Response to OP's comments:
How can we see in general from an orbital symmetry correlation diagram
if a reaction is concerted or not?
If all of the reactant bonding MO's correlate with product bonding MO's, then the reaction is allowed to proceed in a concerted fashion. If some reactant bonding MO's correlate with antibonding product MO's, then the reaction is not allowed to proceed in a concerted fashion.
In the current example, the reactant bonding (occupied) MO's $\sigma_1,~ \sigma_2,~ \sigma_3$ and the carbene $\ce{sp^2}$ correlate with product MO's $\sigma$, ethylene $\pi$, acetylene $\pi_x$ and acetylene $\pi_z$ respectively. All ground state reactant orbitals correlate with ground state product orbitals. Therefore the reaction is allowed to proceed in a concerted manner.
Is it okay to say biradicaloid instead of carbene?
No, not really. "Biradical" is generally used in cases where the electrons are on different atoms. Like when we break a bond in cyclopropane we have a 1,3-biradical.
In the orbital correlation diagram I would predict the acetylene a
little bit lower because of more s character (sp) than ethylene (sp2).
May be the energy difference is roughly as high as the difference
between carbene p orbital A and carbene sp2 orbital.
That may be, but in both ethylene and acetylene the pi electrons (which is what we are talking about) are in pure p orbitals. My guess was that they would have roughly the same energy.
For the retro cheletropic reaction I assume a photolytical pathway
The retro reaction, like the forward reaction, should be thermally allowed and photochemically forbidden.
According to the paper, I've found here...

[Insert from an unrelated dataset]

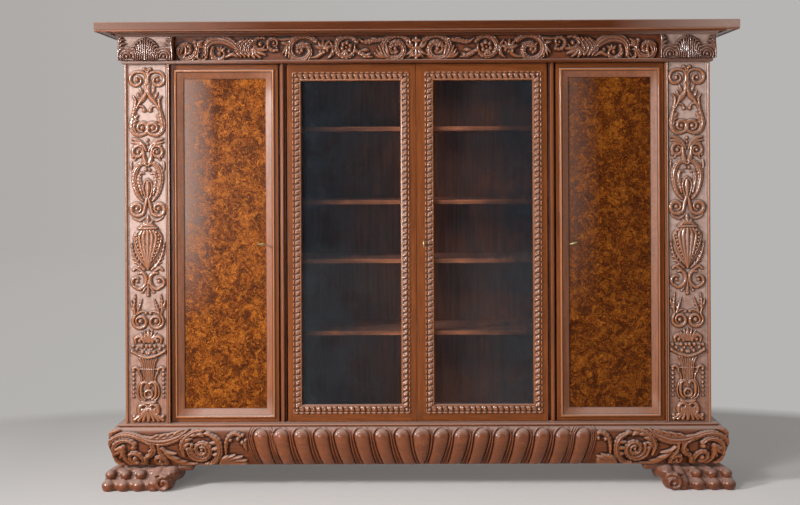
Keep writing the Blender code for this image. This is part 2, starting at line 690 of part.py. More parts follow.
def make_lock(name, end, free_x, toward, key_inset, axis, drilled):
    """A rim lock on the door's back: its case, its sliding bolt and its key."""
    key_x = free_x - toward * key_inset
    near = free_x - toward * CASE_SETBACK
    far = key_x - toward * LOCK_BESIDE_KEY
    low = (near, LOCK_FRONT, KEY_LEVEL - LOCK_HALF_HEIGHT)
    case = piece(f"{name}_lock_case", box(low, (far, LOCK_BACK, KEY_LEVEL + LOCK_HALF_HEIGHT)), "iron", axis)
    chamber = cylinder(
        (key_x, LOCK_FRONT + LOCK_WALL, KEY_LEVEL),
        (key_x, LOCK_BACK - LOCK_WALL / 2, KEY_LEVEL),
        CHAMBER_RADIUS,
        24,
    )
    boolean(case, helper(f"{name}_chamber", chamber, axis))
    hole = cylinder(
        (key_x, -OVERRUN, KEY_LEVEL),
        (key_x, LOCK_FRONT + 2 * LOCK_WALL, KEY_LEVEL),
        SHANK_RADIUS + PIN_FIT,
    )
    keyhole = helper(f"{name}_keyhole", hole, axis)
    boolean(case, keyhole)
    boolean(drilled, keyhole)

    tip = near - toward * SLIDE_FIT
    tail = tip - toward * BOLT_LENGTH
    bolt_top = BOLT_LEVEL + BOLT_HEIGHT
    bolt_back = BOLT_FRONT + BOLT_THICK
    slide = empty(f"{name}_bolt_slide", (tip, BOLT_FRONT, BOLT_LEVEL), axis)
    bolt = box((tip, BOLT_FRONT, BOLT_LEVEL), (tail, bolt_back, bolt_top))
    piece(f"{name}_lock_bolt", bolt, "brass", slide)
    low = (near + toward * OVERRUN, BOLT_FRONT - SLIDE_FIT, BOLT_LEVEL - SLIDE_FIT)
    channel = box(low, (tail - toward * SLIDE_FIT, bolt_back + SLIDE_FIT, bolt_top + SLIDE_FIT))
    boolean(case, helper(f"{name}_channel", channel, axis))

    make_key(name, key_x, KEY_TURNS[end], axis)


def make_key(name, key_x, bow_turn, axis):
    """An old key: a flat oval bow, a collar, and a shank whose bit turns inside the lock."""
    spin = empty(f"{name}_key_axis", (key_x, 0, KEY_LEVEL), axis)
    inner_end = LOCK_BACK - LOCK_WALL
    centre = (key_x, -SHANK_REACH, KEY_LEVEL)
    key = piece(
        f"{name}_key",
        cylinder(centre, (key_x, inner_end, KEY_LEVEL), SHANK_RADIUS, 12),
        "brass",
        spin,
        smooth=True,
    )
    turned = Matrix.Rotation(math.radians(bow_turn), 4, "Y")
    place = Matrix.Translation((key_x, 0, KEY_LEVEL))
    bow = ring(BOW_RADIUS, BOW_WIRE)
    stretch = Matrix.Diagonal((BOW_STRETCH_SHARE, 1, 1, 1))
    bow_y = -SHANK_REACH - BOW_RADIUS + BOW_WIRE / 2
    bow = moved(bow, place @ turned @ Matrix.Translation((0, bow_y, 0)) @ stretch)
    boolean(key, helper(f"{name}_bow", bow, spin), "UNION")
    collar_front = -SHANK_REACH + COLLAR_THICK
    collar = cylinder(
        (key_x, collar_front, KEY_LEVEL),
        (key_x, collar_front + COLLAR_THICK, KEY_LEVEL),
        COLLAR_RADIUS,
    )
    boolean(key, helper(f"{name}_collar", collar, spin), "UNION")
    bit_start = inner_end - BIT_LENGTH
    bit = box((-BIT_THICK / 2, bit_start, -BIT_REACH), (BIT_THICK / 2, inner_end - GAP, 0))
    boolean(key, helper(f"{name}_bit", moved(bit, place), spin), "UNION")


def ring(radius, wire):
    """A round ring lying in X and Y, turned from a circle by a spin."""
    bm = bmesh.new()
    circle = bmesh.ops.create_circle(bm, segments=8, radius=wire)["verts"]
    turn = Matrix.Translation((radius, 0, 0)) @ Matrix.Rotation(math.radians(90), 4, "X")
    bmesh.ops.transform(bm, verts=circle, matrix=turn)
    bmesh.ops.spin(
        bm, geom=bm.edges[:], cent=(0, 0, 0), axis=(0, 0, 1), angle=math.tau, steps=24, use_merge=True
    )
    bmesh.ops.remove_doubles(bm, verts=bm.verts[:], dist=WELD)
    return mesh_of(bm)


def make_flush_bolts(name, free_x, toward, axis, frame, bottom, top):
    """A bolt that slides up, and one that slides down, in grooves in the meeting stile's back."""
    middle = free_x - toward * FLUSH_INSET
    half = FLUSH_WIDTH / 2
    back = DOOR_THICK - GAP
    for end, edge, up, board in (("top", DOOR_TOP, 1, top), ("low", DOOR_LOW, -1, bottom)):
        tip = edge - up * FLUSH_END_GAP
        tail = tip - up * FLUSH_LENGTH
        slide = empty(f"{name}_flush_{end}_slide", (middle, FLUSH_FRONT, tip), axis)
        bar = box((middle - half, FLUSH_FRONT, tip), (middle + half, back, tail))
        bolt = piece(f"flush_bolt_{end}", bar, "brass", slide)
        knob_z = tail + up * KNOB_INSET
        knob_front = (middle, (FLUSH_FRONT + back) / 2, knob_z)
        knob = cylinder(knob_front, (middle, KNOB_BACK, knob_z), KNOB_RADIUS)
        boolean(bolt, helper(f"flush_knob_{end}", knob, slide), "UNION")
        fit = SLIDE_FIT
        low = (middle - half - fit, FLUSH_FRONT - fit, edge + up * OVERRUN)
        groove = box(low, (middle + half + fit, DOOR_THICK + OVERRUN, tail - up * fit))
        boolean(frame, helper(f"flush_groove_{end}", groove, axis))
        depth = edge + up * (FLUSH_THROW + 2 * fit)
        low = (middle - half - 2 * fit, FLUSH_FRONT - 2 * fit, edge)
        pocket = box(low, (middle + half + 2 * fit, back + 2 * fit, depth))
        boolean(board, helper(f"flush_pocket_{end}", pocket, PLACE_ROOT))


def make_doors(root, bottom, top):
    burl = {"name": "panel", "look": "burl", "thick": PANEL_THICK}
    glass = {"name": "pane", "look": "glass", "thick": GLASS_THICK}
    meeting_left = MEETING_SHIFT - MEETING_GAP / 2
    meeting_right = MEETING_SHIFT + MEETING_GAP / 2

    name = "left_panel_door"
    edges = (-PANEL_DOOR_OUTER, -PANEL_DOOR_INNER)
    axis, frame, filling = make_door(name, *edges, PANEL_MARGINS, PANEL_MOULDING, burl, root)
    make_lock(name, "left", edges[1], 1, PANEL_KEY_INSET, axis, filling)

    name = "right_panel_door"
    edges = (PANEL_DOOR_OUTER, PANEL_DOOR_INNER)
    axis, frame, filling = make_door(name, *edges, PANEL_MARGINS, PANEL_MOULDING, burl, root)
    make_lock(name, "right", edges[1], -1, PANEL_KEY_INSET, axis, filling)

    name = "left_glass_door"
    edges = (-GLASS_DOOR_OUTER, meeting_left)
    axis, frame, filling = make_door(name, *edges, GLASS_LEFT_MARGINS, GLASS_MOULDING, glass, root)
    make_flush_bolts(name, edges[1], 1, axis, frame, bottom, top)

    name = "right_glass_door"
    edges = (GLASS_DOOR_OUTER, meeting_right)
    axis, frame, filling = make_door(name, *edges, GLASS_RIGHT_MARGINS, GLASS_MOULDING, glass, root)
    make_lock(name, "centre", edges[1], -1, GLASS_KEY_INSET, axis, frame)


clear_scene()
PLACE_ROOT = empty("cabinet", (0, 0, 0))
PLACE_ROOT.location = (0, (SLAB_REACH - CASE_DEPTH) / 2, 0)
make_base(PLACE_ROOT)
make_feet(PLACE_ROOT)
bottom_board, top_board, case_boards = make_case(PLACE_ROOT)
make_shelves(case_boards, PLACE_ROOT)
make_pilasters(PLACE_ROOT)
make_frieze(PLACE_ROOT)
make_cornice(PLACE_ROOT)
make_doors(PLACE_ROOT, bottom_board, top_board)
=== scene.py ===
"""Carvings, mouldings, lion feet and wood finishes of a long four-door bookcase, laid over its fixed frame.

Lengths are metres: X to the right, Y to the back, Z up. The carvings are drawn on squared paper whose
squares stand for SQUARE, and each is raised from its board as a field of heights.
"""

import functools
import math
import zlib

import bmesh
import bpy
import numpy as np
from mathutils import Matrix, Vector


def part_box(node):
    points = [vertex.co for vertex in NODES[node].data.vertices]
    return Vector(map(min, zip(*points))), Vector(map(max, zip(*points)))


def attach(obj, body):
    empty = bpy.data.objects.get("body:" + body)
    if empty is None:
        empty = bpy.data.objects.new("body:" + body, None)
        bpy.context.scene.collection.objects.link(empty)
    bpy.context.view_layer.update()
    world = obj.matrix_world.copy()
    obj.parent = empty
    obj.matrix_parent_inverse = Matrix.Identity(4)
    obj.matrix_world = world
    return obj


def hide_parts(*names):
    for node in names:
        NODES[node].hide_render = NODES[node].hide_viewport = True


bl_info = {
    "name": "Carved bookcase",
    "version": (1, 0, 0),
    "blender": (4, 5, 0),
    "location": "3D View > Sidebar > Bookcase",
    "description": "Carvings, mouldings, lion feet and wood finishes on a four-door bookcase",
    "category": "Object",
}

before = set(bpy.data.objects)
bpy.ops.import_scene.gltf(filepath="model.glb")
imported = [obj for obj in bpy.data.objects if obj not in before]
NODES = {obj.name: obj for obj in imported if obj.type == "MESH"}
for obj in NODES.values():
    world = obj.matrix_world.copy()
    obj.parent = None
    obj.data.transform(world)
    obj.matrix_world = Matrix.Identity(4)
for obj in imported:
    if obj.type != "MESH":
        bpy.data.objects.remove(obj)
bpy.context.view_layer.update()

SIDES = {"l": -1, "r": 1}
SQUARE = 0.004225  # one pixel of the 800 x 505 photograph, at the doors
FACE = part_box("left_panel_door_frame")[0].y
CLEAR = 0.0004  # a piece that stands for a solid ends this far inside it
SKIN = 0.0004  # how far a carving's ground lies before the board that carries it
ROOTED = 0.0020  # how deep its back is let into that board
WELD = 0.00001
MITRE_WELD = 0.0006  # the leaves of two runs differ by less than this at their mitre
STEM_PITCH = 0.22  # squares from point to point along a stem
BODY_PITCH = 0.3  # and along a body or a spine
TOOTH = 3.4  # squares from one tooth of a leaf's edge to the next
VEIN_ASIDE = 0.38  # a vein's distance from a stem's middle, as a share of the stem's half width
VEIN = 0.26  # its half width and depth, as shares of the stem's half width and height
GRAIN_LENGTH = 20  # wood figure is this many times longer along the grain than across it
POLISH_IOR = 1.5  # of wax, shellac polish and glass


def linear(code):
    """An sRGB hex colour as linear light."""
    values = [int(code[at : at + 2], 16) / 255 for at in (1, 3, 5)]
    return tuple(v / 12.92 if v <= 0.04045 else ((v + 0.055) / 1.055) ** 2.4 for v in values)


def scaled(colour, factor):
    """A colour made darker or lighter."""
    return [min(1, factor * value) for value in colour]


def colour_setting(name, description, code):
    return bpy.props.FloatVectorProperty(
        name=name, description=description, default=linear(code), subtype="COLOR", min=0, max=1
    )


def length_setting(name, description, default):
    return bpy.props.FloatProperty(
        name=name, description=description, default=default, unit="LENGTH", min=0, precision=5
    )


def lamp_setting(name, description, default):
    return bpy.props.FloatProperty(name=name, description=description, default=default, unit="POWER")


class BookcaseFinishes(bpy.types.PropertyGroup):
    """Colours of the woods, glass and metals."""

    # dark old wax in the carvings' hollows, and the painted shade there
    wax_and_shade_dark: colour_setting("Dark stain", "Walnut in its pores and hollows", "#2b140b")
    stain: colour_setting("Stain", "Walnut of the doors and pilasters", "#844824")
    stain_light: colour_setting("Worn stain", "Walnut on worn crests", "#b8713c")
    case_stain: colour_setting("Case stain", "Walnut of the cornice, frieze and base", "#723b1f")
    # dust and old wax on upper faces, and also the colour of the painted sheen on carved grounds, on long
    # boards' ends and on the left burl
    dust_and_sheen: colour_setting("Dust", "Dust and old wax on upper faces", "#b0958a")
    burl_dark: colour_setting("Dark burl", "Burl veneer in its eyes", "#2c1108")
    burl: colour_setting("Burl", "Burl veneer between its eyes", "#78380f")
    burl_light: colour_setting("Light burl", "Flecks of the burl veneer", "#c97a2b")
    inside: colour_setting("Inside", "Unpolished wood inside the case", "#7b4629")
    glass: colour_setting("Glass", "Old dark glass", "#20262c")
    brass: colour_setting("Brass", "Worn brass of keys and bolts", "#dccb98")
    iron: colour_setting("Iron", "Lock cases and pivots", "#3a332e")


class BookcaseCarving(bpy.types.PropertyGroup):
    """How fine and how deep the carving is."""

    step: length_setting("Cut spacing", "Distance between the points of a carving's mesh", 0.0016)
    pilaster_rise: length_setting("Pilaster relief", "Height of the pilasters' carving", 0.0115)
    fillet: length_setting("Pilaster fillets", "Height of the fillets beside the sunk fields", 0.0090)
    frieze_rise: length_setting("Frieze relief", "Height of the frieze's carving", 0.0165)
    block_rise: length_setting("Corner block relief", "Height of the corner blocks' leaves", 0.0130)
    base_rise: length_setting("Base relief", "Height of the base rail's scrolls", 0.0135)
    lobe_rise: length_setting("Gadroon relief", "Height of the base rail's gadroons", 0.0125)
    leaf_period: length_setting("Leaf period", "Length of one leaf of the glass doors' moulding", 0.0237)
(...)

I can only see the abstract, but from what I read, I don't think this is a reaction involving a photochemically produced carbene in an excited state. I think that they are photochemically decomposing the diazo compound and produce the same carbene they generate thermally at higher temperatures. The photochemical route just allows them to generate the same ground state carbene at very low temperatures.